Im April 1920 teilten Zeitungen mit, der Arbeitsausschuss habe die Fortführung der Hilfe beschlossen. Den kantonalen Komitees werde ein Werbeplakat Courvoisiers zugestellt werden. Der bedeutende Plakatkünstler Jules Courvoisier (1884 bis 1936) bewirkte mit Sujets Mitgefühl und Hilfsbereitschaft.  Am 26. Oktober 1920 wurde in der „Berner Landeszeitung“ über die bevorstehende Aktion berichtet. Mit einem Film werde geworben und im ganzen Kanton ein vorzügliches Plakat des Schöpfers des Nationalspende-Plakats angeschlagen: Das Bild stellt eine Vorarlberger Mutter mit ihren beiden Kindern dar, wie sie ihre sehnsuchtsvollen Blicke nach der mildtätigen Schweiz richtet, von wo sie Hilfe für sich und die hungernden Kinder erwartet. – Dass die Mutter in Montafonertracht ein jungfräuliches Schäppele und Zöpfe trägt, tut der Wirkung keinen Abbruch.

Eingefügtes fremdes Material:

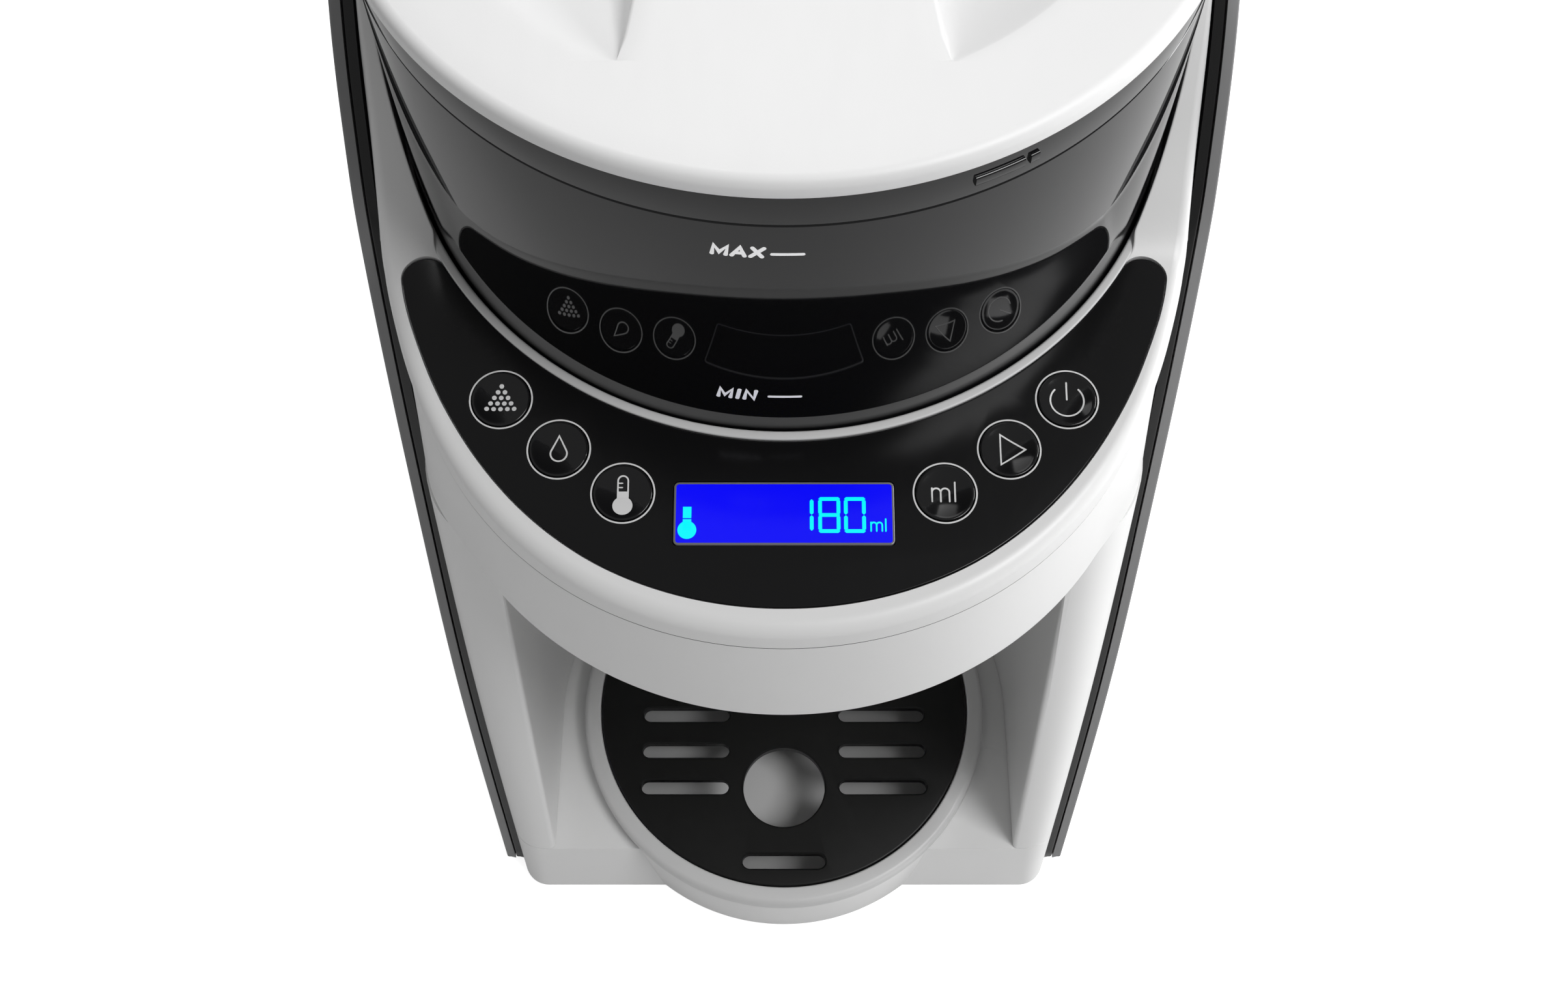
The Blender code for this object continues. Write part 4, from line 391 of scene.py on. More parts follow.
STEEL = moulding("drawn_steel", (0.55, 0.56, 0.58), 0.28, grain=0.15, metallic=1.0, lines=True)
BOARD_GREEN = moulding("circuit_board", (0.02, 0.11, 0.045), 0.42, grain=0.10, scale=500.0, tone=0.2)
SCREEN_BLUE = glowing("lit_blue", (0.0, 0.0, 1.0), 0.93)
SCREEN_CYAN = glowing("lit_cyan", (0.0, 0.95, 1.0), 0.98)


# Profiles and paths
def rounded(corners, radii, steps=5):
    """A profile whose corners are arcs touching both sides: the arc's centre lies on the corner's
    bisector at radius / sin(half the corner's angle)."""
    corners = np.array(corners, float)
    line = [corners[:1]]
    for before, corner, after, radius in zip(corners, corners[1:], corners[2:], radii[1:]):
        if radius <= 0:
            line.append(corner[None])
            continue
        sides = np.stack([before, after]) - corner
        reach = 0.499 * np.linalg.norm(sides, axis=1).min()
        sides = unit(sides)
        half = math.acos(float(np.clip(sides[0] @ sides[1], -1, 1))) / 2
        tangent = min(radius / math.tan(half), reach)
        radius = tangent * math.tan(half)
        centre = corner + unit(sides.sum(0, keepdims=True)) * radius / math.sin(half)
        start, end = [math.atan2(y, x) for x, y in corner + sides * tangent - centre]
        sweep = (end - start + math.pi) % (2 * math.pi) - math.pi
        turns = start + sweep * np.linspace(0, 1, steps + 1)
        line.append(centre + radius * np.stack([np.cos(turns), np.sin(turns)], 1))
    return np.vstack([*line, corners[-1:]])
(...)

Ulrich Nachbaur mit Anna Mödlagl

Quelle: VLA, Plakatsammlung Nr. 7 (Jules Courvoisier, Farblithographie, 127 x 90 cm, Affiches Sonor S. A. Genève, 1920).

 

Weitere Quellen:

  • Staatsvertrag von Saint-Germain-en-Laye, StGBl 303/1920.
  • Der Bund vom 25.04.1920.
  • Oberländer Tagblatt vom 26.04.1920.
  • Berner Landeszeitung vom 26.10.1920.

Literatur:

  • Daniel Witzig, Die Vorarlberger Frage (Basler Beiträge zur Geschichtswissenschaft 132). Basel/Stuttgart 1974.
  • Jean-Charles Giroud, Jules Courvoisier (1884–1936). Les affiches / Die Plakate. Genève 1996.
  • Willy Rotzler/Karl Wobmann, Political an Social Posters of Switzerland. A historical cross-section / Politische und soziale Plakate der Schweiz. Ein historischer Querschnitt / Affiches politiques et sociales de la Suisse. Un aperçu historique. Zürich 1985.
  • Ferdinand Hodler und das Schweizer Künstlerplakat 1890–1920. Zürich 1984.
  • Ingrid Böhler, Die schweizerische Wirtschaftshilfe an Vorarlberg 1918–1921. In: Eidgenossen helft euern Brüdern in der Not! Vorarlbergs Beziehungen zu seinen Nachbarstaaten 1918–1922. Feldkirch 1990, S. 41–54.
  • Aram Mattioli, Der ‚neuhelvetische‘ Nationalist Gonzague de Reynold und der Anschluß Vorarlbergs. In: Ebd., S. 7–31.